The Claimants (Football Dataco Limited, The Scottish Premier League Limited, The Scottish Football League and PA Sport UK Limited) compile a database known as Football Live which is a live database, comprising statistics from UK football matches, such as goals scored, penalties, yellow and red cards and substitutions.
The First Defendant is a German company which provides a competing service to the claimants called Sport Live Data. The Second Defendant is the Swiss holding company of the First Defendant. Their respective servers storing the relevant data are located in Germany and Austria. However, the Defendants’ data is accessible from the UK. The Defendants also supply their data to third party customers who are based in the UK.
The Claimants claim that in assembling their data, the Defendants are copying data from Football Live and are liable for copyright and database right infringement. The Defendants refute this. The Claimants have also started proceedings in Germany.
The Defendants made an application on the basis that the court had no jurisdiction to entertain the claim. Therefore, for jurisdiction purposes, the Claimants had to demonstrate that there was a good arguable case that each of the Defendants had done an act in the UK which infringes its copyright and database rights. They did this successfully.
The judge found that:
Copyright Infringement
- The Claimants had adequately pleaded a case of the Defendants authorising UK based customers to reproduce parts of the Football Live database in the UK (an act that infringes copyright); and
- The Claimants had shown a good arguable case of joint tortfeasorship (i.e. joint liability for an infringing act carried out by the Defendants’ customers) between the First Defendant and its customers and as between the Defendants themselves.

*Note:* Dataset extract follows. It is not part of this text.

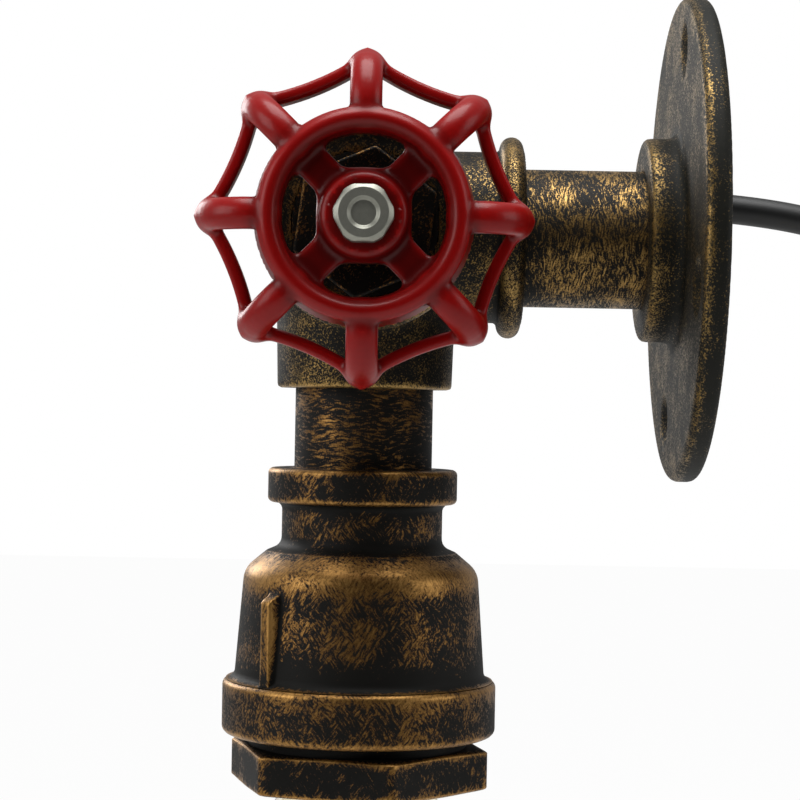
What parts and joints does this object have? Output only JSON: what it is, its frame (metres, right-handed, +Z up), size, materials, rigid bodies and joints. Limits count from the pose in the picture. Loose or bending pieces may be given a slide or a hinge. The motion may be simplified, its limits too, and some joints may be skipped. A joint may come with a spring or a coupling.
{
  "type": "wall_light",
  "caption": "Industrial pipe wall light: round wall plate, pipe nipple, elbow with a cast valve handwheel and a reducing socket lampholder holding a filament bulb",
  "frame": {"origin": "centre of the wall plate's back face, on the wall nipple's axis", "axes": "+Y out of the wall plate's back face into the wall, +Z up, +X the side the handwheel faces"},
  "size_m": [0.0986, 0.1527, 0.2672],
  "materials": {
    "bronzed_iron": "near-black iron fittings, dry-brushed antique bronze on edges and faces",
    "zinc_steel": "bright zinc plated steel",
    "brass": "bare brass contacts",
    "nickel": "nickel plated cap and wire",
    "black_phenolic": "moulded phenolic lampholder",
    "cord_sheath": "black PVC sheath",
    "brown_core": "brown PVC core",
    "blue_core": "blue PVC core",
    "earth_sleeve": "green and yellow PVC core",
    "copper_cores": "brown, blue and green-yellow PVC cores with bare copper ends",
    "red_enamel": "gloss deep red enamel",
    "white_insulator": "white cap insulator",
    "green_board": "printed circuit board",
    "amber_glass": "amber tinted clear glass",
    "clear_glass": "clear glass stem",
    "phosphor": "yellow phosphor on the lamp filaments"
  },
  "bodies": {
    "fixture": {"wall_flange": "bronzed_iron", "wall_nipple": "bronzed_iron", "side_outlet_elbow": "bronzed_iron", "drop_nipple": "bronzed_iron", "reducing_socket": "bronzed_iron", "hex_bush": "bronzed_iron", "port_plug": "bronzed_iron", "bolt_nut": "zinc_steel", "wheel_washer": "zinc_steel", "wheel_bolt": "zinc_steel", "hanger_washer": "zinc_steel", "hollow_stud": "zinc_steel", "upper_stud_nut": "zinc_steel", "lower_stud_nut": "zinc_steel", "earth_tag": "brass", "lampholder_body": "black_phenolic", "contact_block": "black_phenolic", "screw_shell": "brass", "centre_contact": "brass", "live_terminal": "brass", "neutral_terminal": "brass", "inner_flex": "cord_sheath", "mains_cord": "cord_sheath", "live_core": "brown_core", "neutral_core": "blue_core", "earth_core": "earth_sleeve", "tail_cores": "copper_cores"},
    "wheel": {"handwheel": "red_enamel"},
    "bulb": {"bulb_cap": "nickel", "cap_insulator": "white_insulator", "cap_contact": "brass", "driver_board": "green_board", "bulb_glass": "amber_glass", "glass_stem": "clear_glass", "led_filament_1": "phosphor", "led_filament_2": "phosphor", "led_filament_3": "phosphor", "led_filament_4": "phosphor", "upper_spider": "nickel", "lower_spider": "nickel", "live_lead": "nickel", "neutral_lead": "nickel"}
  },
  "joints": [
    {"name": "handwheel_turn", "type": "hinge", "parent": "fixture", "child": "wheel", "pos_m": [0.045, -0.0636, 0], "axis": [1, 0, 0], "continuous": true},
    {"name": "bulb_out", "type": "slide", "parent": "fixture", "child": "bulb", "axis": [0, 0, -1], "range_m": [0, 0.035]}
  ]
}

Database right infringement
- Unlike copyright, there is no corresponding provision of “authorising” in the Database legislation. So the Claimants had to demonstrate that one or other of the Defendants had infringed the Claimants’ database rights or that there was some sort of joint torfeasorship.
- There was no basis on which it could be alleged that either of the Defendants had extracted the data in the UK. It would be the end users in the UK who would carry out any act of extraction in the UK.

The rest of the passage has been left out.